The atrophy of several brain regions is an established biomarker in AD, which strongly
correlates with AD neuropathology. The accuracy of subfield volumes and cortical thickness
estimated from current MRI methods is limited because of the vulnerability to motion, low
spatial resolution, low contrast between brain sub-structures, and dependence of current
segmentation frameworks on image quality. Short motion-compensated MRI protocols to map
the human brain at high spatial resolution with multiple contrasts, along with accurate and
computationally efficient segmentation algorithms, are urgently needed tor early detection and
management of subjects with neurodegenerative disorders.

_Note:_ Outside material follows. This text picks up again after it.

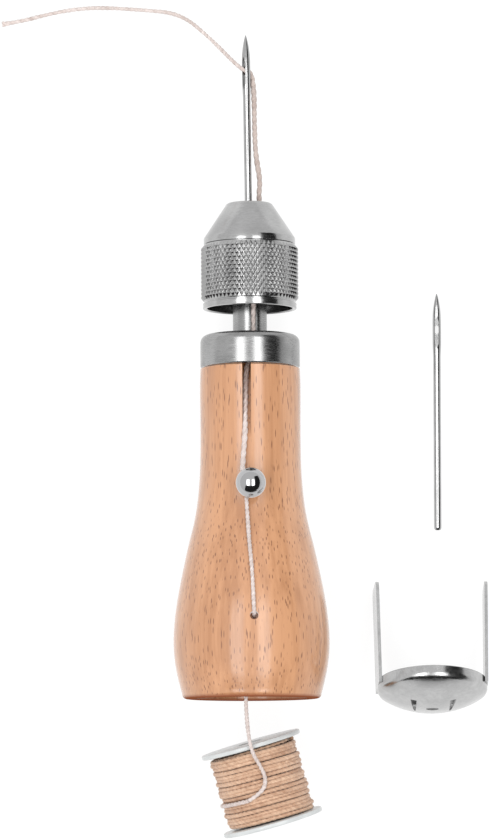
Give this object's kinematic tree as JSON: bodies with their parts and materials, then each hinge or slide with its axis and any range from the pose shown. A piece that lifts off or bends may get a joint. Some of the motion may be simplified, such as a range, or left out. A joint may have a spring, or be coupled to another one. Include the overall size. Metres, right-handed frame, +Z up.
{
  "type": "sewing awl",
  "caption": "Lock-stitch sewing awl laid out for use: turned bulb handle, knurled needle chuck, tension stud, thread bobbin, capped base and spare needle.",
  "frame": {"origin": "centre of the laid-out awl, cap and spare needle, on the table they lie on", "axes": "+Z up from the table; +Y along the awl from its base towards the needle tip; +X towards the end cap and the spare needle"},
  "size_m": [0.1149, 0.1982, 0.0368],
  "materials": {
    "beech": "clear lacquer over turned beech",
    "nickel": "satin nickel plate",
    "chrome": "polished",
    "knurled_steel": "satin, turned and knurled",
    "needle_steel": "satin nickel plated carbon steel",
    "stamped_steel": "satin stamped sheet",
    "bobbin_plastic": "translucent white moulding",
    "waxed_thread": "waxed twisted thread",
    "wound_thread": "waxed twisted thread, wound"
  },
  "bodies": {
    "awl": {"handle": "beech", "ferrule": "nickel", "tension_stud": "chrome", "chuck_post": "nickel", "thread_lower_run": "waxed_thread", "thread_stud_wrap": "waxed_thread", "thread_upper_run": "waxed_thread"},
    "collet": {"collet_jaw_upper": "knurled_steel", "collet_jaw_lower": "knurled_steel"},
    "chuck": {"chuck_cap": "knurled_steel"},
    "needle": {"needle": "needle_steel", "thread_needle_run": "waxed_thread", "thread_tail": "waxed_thread"},
    "lead": {"thread_lead": "wound_thread"},
    "bobbin": {"bobbin_spool": "bobbin_plastic", "thread_winding": "wound_thread"},
    "end_cap": {"end_cap_shell": "stamped_steel", "end_cap_prong_left": "stamped_steel", "end_cap_prong_right": "stamped_steel"},
    "spare": {"spare_needle": "needle_steel"}
  },
  "joints": [
    {"name": "chuck_travel", "type": "slide", "parent": "awl", "child": "collet", "axis": [0, 0.9972, -0.0751], "range_m": [0, 0.004]},
    {"name": "chuck_turn", "type": "hinge", "parent": "collet", "child": "chuck", "pos_m": [-0.01886, 0.0378, 0.01194], "axis": [0, 0.9972, -0.0751], "range_deg": [0, 1444]},
    {"name": "needle_pull", "type": "slide", "parent": "collet", "child": "needle", "axis": [-0.0117, 0.9971, -0.0751], "range_m": [0, 0.017]},
    {"name": "bobbin_pull", "type": "slide", "parent": "awl", "child": "lead", "axis": [0, -1, 0], "range_m": [0, 0.012]},
    {"name": "bobbin_spin", "type": "hinge", "parent": "lead", "child": "bobbin", "pos_m": [-0.01661, -0.08222, 0.01202], "axis": [-0.2706, 0.9627, 0], "continuous": true},
    {"name": "cap_lift", "type": "slide", "parent": "awl", "child": "end_cap", "axis": [0, 0, 1], "range_m": [0, 0.05]},
    {"name": "spare_needle_lift", "type": "slide", "parent": "awl", "child": "spare", "axis": [0, 0, 1], "range_m": [0, 0.05]}
  ],
  "couplings": [
    {"joint": "chuck_turn", "follows": "chuck_travel", "rad_per_m": 6283.2}
  ]
}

We propose to introduce a 15-minute motion-robust 3-D acquisition and reconstruction
scheme to recover whole-brain MRI data with 0.2 mm isotropic resolution with several
different inversion times on 7T, along with segmentation algorithms that are robust to
acceleration. The key difference of this framework from current approaches, which rely on MRI
data 1 mm resolution, is the quite significant increase in spatial resolution to 0.2 mm as well as
the availability of multiple conteasts. This improvement is enabled by innovations in all areas of
the data-processing pipeline, including acquisition, reconstruction, and analysis. These
innovations are facilitated and integrated by the model based deep learning framework
(MoDL); this framework facilitates the joint exploitation the available prior information,
including motion and models for magnetization evolution, with convolutional neural network
blocks that learn anatomical information from exemplar data. The successful completion of this
framework will yield sensitive biomarkers, which will be considerably less expensive than PET
and does not involve radiation exposure. As 7T clinical scanners become more common, this
framework can emerge as a screening tool for high-risk subjects (e.g. APOE, PSEN mutations)
and assess progression in patients with short follow-up duration.